— BEGIN Given data —

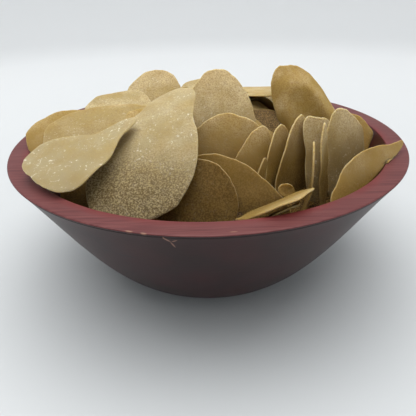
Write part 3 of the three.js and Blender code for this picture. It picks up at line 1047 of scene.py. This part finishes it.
# %% Scratches and flecks
WEAR_MARKS = {
    "bare": (
        ((-21.0, -125.1, 90.4), (-16.4, -122.6, 86.2), 0.5),
        ((-17.2, -123.0, 87.0), (-15.1, -119.9, 81.3), 0.45),
        ((-16.8, -122.9, 86.6), (-13.6, -124.6, 88.6), 0.35),
        ((-37.0, -121.1, 91.4), (-32.4, -122.4, 91.4), 0.4),
        ((-30.0, -123.1, 91.3), (-26.4, -124.0, 91.3), 0.35),
        ((8.0, -124.3, 91.4), (12.6, -124.0, 91.4), 0.4),
    ),
    "crack": (
        ((-58.6, -96.6, 67.7), (-48.6, -101.5, 67.0), 0.55),
        ((-49.6, -101.2, 67.0), (-34.2, -107.6, 67.4), 0.5),
    ),
}


SPOT_DEPTH = 2.0


def wear_spot(tree, place, start, stop, half_width):
    """1 on the line between two points in millimetres, 0 from half_width away: coordinates are centred
    and turned to lie along the line and divided by its half sizes, and a spherical gradient reads them."""
    start, stop = Vector(start) * MM, Vector(stop) * MM
    turn = (stop - start).to_track_quat("X", "Z").to_euler()
    sizes = ((stop - start).length / 2, half_width * MM, SPOT_DEPTH * MM)
    local = add_node(tree, "ShaderNodeMapping", {
        "Vector": place, "Location": (start + stop) / 2, "Rotation": turn, "Scale": sizes,
    }, vector_type="TEXTURE")
    return add_node(tree, "ShaderNodeTexGradient", {"Vector": local}, "Fac", gradient_type="SPHERICAL")


print({finish: len(spots) for finish, spots in WEAR_MARKS.items()}, "spots of wear")

# %% [markdown]
# The stain lies deep in the walls, with slow redder patches and a soft grain. On the rim the grain
# shows as streaks, drawn at 1.4 mm, coarser than real pores, which wouldn't show. Wax over wood has an
# IOR of about 1.5. A bump along the grain stands for the pores.

# %% Stained wood
GRAIN_LENGTH_MM = 34.0
GRAIN_WIDTH_MM = 1.4
FIGURE_MM = 24.0


def stained_wood():
    """A close-grained hardwood, turned, stained mahogany red-brown and waxed to a satin finish."""
    material, tree, shader = new_material("waxed_mahogany_stained_hardwood")
    place = add_node(tree, "ShaderNodeTexCoord", {}, "Object")
    marks = {}
    for mark in ("rim", "groove", "inside", "out"):
        marks[mark] = add_node(tree, "ShaderNodeAttribute", {}, "Fac", attribute_name=mark)
    along_grain = (per_metre(GRAIN_LENGTH_MM), per_metre(GRAIN_WIDTH_MM), per_metre(GRAIN_WIDTH_MM))
    fibres = add_node(tree, "ShaderNodeMapping", {"Vector": place, "Scale": along_grain})
    grain = add_node(tree, "ShaderNodeTexNoise", {
        "Vector": fibres, "Scale": 1.0, "Detail": 4.0, "Distortion": 1.2,
    })
    figure = add_node(tree, "ShaderNodeTexNoise", {
        "Vector": place, "Scale": per_metre(FIGURE_MM), "Detail": 3.0,
    })
    figured = add_node(tree, "ShaderNodeMapRange", {0: figure, 1: 0.35, 2: 0.65})
    grained = add_node(tree, "ShaderNodeMapRange", {0: grain, 1: 0.35, 2: 0.65})

    # Walls: nearly black-red outside, a little warmer inside.
    wall = add_node(tree, "ShaderNodeMix", {
        0: figured, 6: linear("#200606"), 7: linear("#300a0b"),
    }, 2, data_type="RGBA")
    soft_grain = add_node(tree, "ShaderNodeMath", {0: grained, 1: 0.3}, operation="MULTIPLY")
    for share, shade in ((soft_grain, "#2a1717"), (marks["inside"], "#33110e")):
        wall = add_node(tree, "ShaderNodeMix", {0: share, 6: wall, 7: linear(shade)}, 2, data_type="RGBA")

    # Rim: worn rose with streaks of grain, and red where the stain is kept along the inner edge.
    rose = add_node(tree, "ShaderNodeMix", {
        0: grained, 6: linear("#58292a"), 7: linear("#6e3d3b"),
    }, 2, data_type="RGBA")
    kept = add_node(tree, "ShaderNodeMapRange", {0: marks["out"], 1: 0.45, 2: 0.0})
    kept = add_node(tree, "ShaderNodeMath", {0: kept, 1: figured}, operation="MULTIPLY")
    rose = add_node(tree, "ShaderNodeMix", {0: kept, 6: rose, 7: linear("#6e2625")}, 2, data_type="RGBA")
    colour = add_node(tree, "ShaderNodeMix", {0: marks["rim"], 6: wall, 7: rose}, 2, data_type="RGBA")
    # Painted shade: the groove under the rim is painted nearly black.
    colour = add_node(tree, "ShaderNodeMix", {
        0: marks["groove"], 6: colour, 7: linear("#160b0c"),
    }, 2, data_type="RGBA")

    # Wear: every spot is laid over what is there, with an edge that fades.
    for finish, shade in (("crack", linear("#120a0a")), ("bare", linear("#8f6a58"))):
        for start, stop, half_width in WEAR_MARKS[finish]:
            spot = wear_spot(tree, place, start, stop, half_width)
            shown = add_node(tree, "ShaderNodeMapRange", {0: spot, 1: 0.05, 2: 0.5})
            colour = add_node(tree, "ShaderNodeMix", {0: shown, 6: colour, 7: shade}, 2, data_type="RGBA")
    tree.links.new(colour, shader.inputs["Base Color"])

    roughness = add_node(tree, "ShaderNodeMapRange", {0: marks["rim"], 3: 0.42, 4: 0.55})
    tree.links.new(roughness, shader.inputs["Roughness"])
    shader.inputs["IOR"].default_value = 1.5
    shader.inputs["Specular IOR Level"].default_value = 0.28
    shader.inputs["Coat Weight"].default_value = 0.06
    shader.inputs["Coat Roughness"].default_value = 0.22
    pores = add_node(tree, "ShaderNodeBump", {"Height": grain, "Strength": 0.35, "Distance": 0.08 * MM})
    tree.links.new(pores, shader.inputs["Normal"])
    return material


wood = stained_wood()
bowl.data.materials.append(wood)
for piece in [*pieces, core]:
    piece.data.materials.append(sago)
print("stained wood:", len(wood.node_tree.nodes), "nodes")

# %% [markdown]
# ## Floor and light
#
# A plain pale sweep of paper stands round the bowl. Its floor runs up into a wall through a wide cove,
# so that no horizon shows from any side.

# %% Sweep
STAGE_RADIUS = 1900.0
COVE_RADIUS = 700.0
STAGE_HEIGHT = 1500.0
STAGE_SIDES = 96


def stage_piece():
    """Floor disc, quarter-circle cove and upright wall, turned round the axis, faces inwards and up."""
    flat = np.column_stack([np.linspace(0, STAGE_RADIUS - COVE_RADIUS, 12)[1:], np.zeros(11)])
    cove = arc((STAGE_RADIUS - COVE_RADIUS, COVE_RADIUS), COVE_RADIUS, -90, 0, 24)[1:]
    wall = np.column_stack([np.full(4, STAGE_RADIUS), np.linspace(COVE_RADIUS, STAGE_HEIGHT, 5)[1:]])
    profile = np.vstack([flat, cove, wall])
    grid = turned_grid(profile, STAGE_SIDES)
    middle = len(profile) * STAGE_SIDES
    numbers = np.arange(middle).reshape(len(profile), STAGE_SIDES)
    ring = np.hstack([numbers, numbers[:, :1]])
    fan = np.column_stack([np.full(STAGE_SIDES, middle), ring[0, :-1], ring[0, 1:]])
    points = np.vstack([grid.reshape(-1, 3), [[0, 0, 0]]])
    faces = grid_quads(ring)[:, ::-1].tolist() + fan.tolist()
    return new_piece("stage_floor", points, faces, {})


stage = stage_piece()

# %% [markdown]
# The paper is matt and nearly white. Painted shade makes it greyer round the bowl than far away, as the
# photograph's is, by how far from the bowl a point is. One broad soft lamp hangs almost straight above,
# and the pale world fills the shadows, as in a light tent. The Standard view shows colours as they are,
# unfiltered.

# %% Paper, world and lamp
NEAR_PAPER, FAR_PAPER = 0.12, 0.9


def matt_paper():
    """Uncoated white paper, with painted shade: grey near the bowl and whiter from NEAR_PAPER to FAR_PAPER
    metres away.
    """
    material, tree, shader = new_material("matt_white_paper")
    place = add_node(tree, "ShaderNodeTexCoord", {}, "Object")
    way = add_node(tree, "ShaderNodeVectorMath", {0: place}, "Value", operation="LENGTH")
    # Painted shade: the paper is greyer the nearer it lies to the bowl.
    far = add_node(tree, "ShaderNodeMapRange", {0: way, 1: NEAR_PAPER, 2: FAR_PAPER})
    colour = add_node(tree, "ShaderNodeMix", {
        0: far, 6: linear("#c6c9ca"), 7: linear("#eceeef"),
    }, 2, data_type="RGBA")
    tree.links.new(colour, shader.inputs["Base Color"])
    shader.inputs["Roughness"].default_value = 0.6
    return material


stage.data.materials.append(matt_paper())

world = bpy.data.worlds.new("pale_world")
scene.world = world
world.use_nodes = True
world.node_tree.nodes["Background"].inputs["Color"].default_value = linear("#f4f6f8")
world.node_tree.nodes["Background"].inputs["Strength"].default_value = 0.33


def soft_lamp(name, place, aim, size, watts):
    """A square lamp that looks from place to aim, both in millimetres."""
    data = bpy.data.lights.new(name, "AREA")
    data.size = size * MM
    data.energy = watts
    lamp = bpy.data.objects.new(name, data)
    turn = (Vector(aim) - Vector(place)).to_track_quat("-Z", "Y")
    lamp.matrix_world = Matrix.Translation(Vector(place) * MM) @ turn.to_matrix().to_4x4()
    scene.collection.objects.link(lamp)
    print(f"{name}: {size} mm wide, {place[2]} mm up")


soft_lamp("overhead_softbox", place=(-60, -60, 1300), aim=(0, 0, 60), size=1500, watts=25)
scene.view_settings.view_transform = "Standard"

# %% [markdown]
# ## Joined to the frame
#
# Every piece rides on the root, and the plain solid of the frame that it stands for is hidden. Its finish
# was given with the materials. Nothing on a bowl of crisps moves by itself, so all ride on the root.

# %% Ride and replace
for piece in [*pieces, core]:
    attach(piece, "root")
    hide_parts("crisp_heap")
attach(bowl, "root")
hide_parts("bowl")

— END Given data —

[Instructions to follow]
Emit, unaltered, the lines from the top of the listing down through the line that holds "SPOT_DEPTH = 2.0"; emit nothing else.

[Response to this exercise]
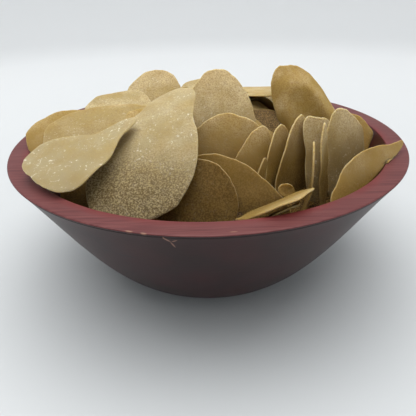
Write part 3 of the three.js and Blender code for this picture. It picks up at line 1047 of scene.py. This part finishes it.
# %% Scratches and flecks
WEAR_MARKS = {
    "bare": (
        ((-21.0, -125.1, 90.4), (-16.4, -122.6, 86.2), 0.5),
        ((-17.2, -123.0, 87.0), (-15.1, -119.9, 81.3), 0.45),
        ((-16.8, -122.9, 86.6), (-13.6, -124.6, 88.6), 0.35),
        ((-37.0, -121.1, 91.4), (-32.4, -122.4, 91.4), 0.4),
        ((-30.0, -123.1, 91.3), (-26.4, -124.0, 91.3), 0.35),
        ((8.0, -124.3, 91.4), (12.6, -124.0, 91.4), 0.4),
    ),
    "crack": (
        ((-58.6, -96.6, 67.7), (-48.6, -101.5, 67.0), 0.55),
        ((-49.6, -101.2, 67.0), (-34.2, -107.6, 67.4), 0.5),
    ),
}


SPOT_DEPTH = 2.0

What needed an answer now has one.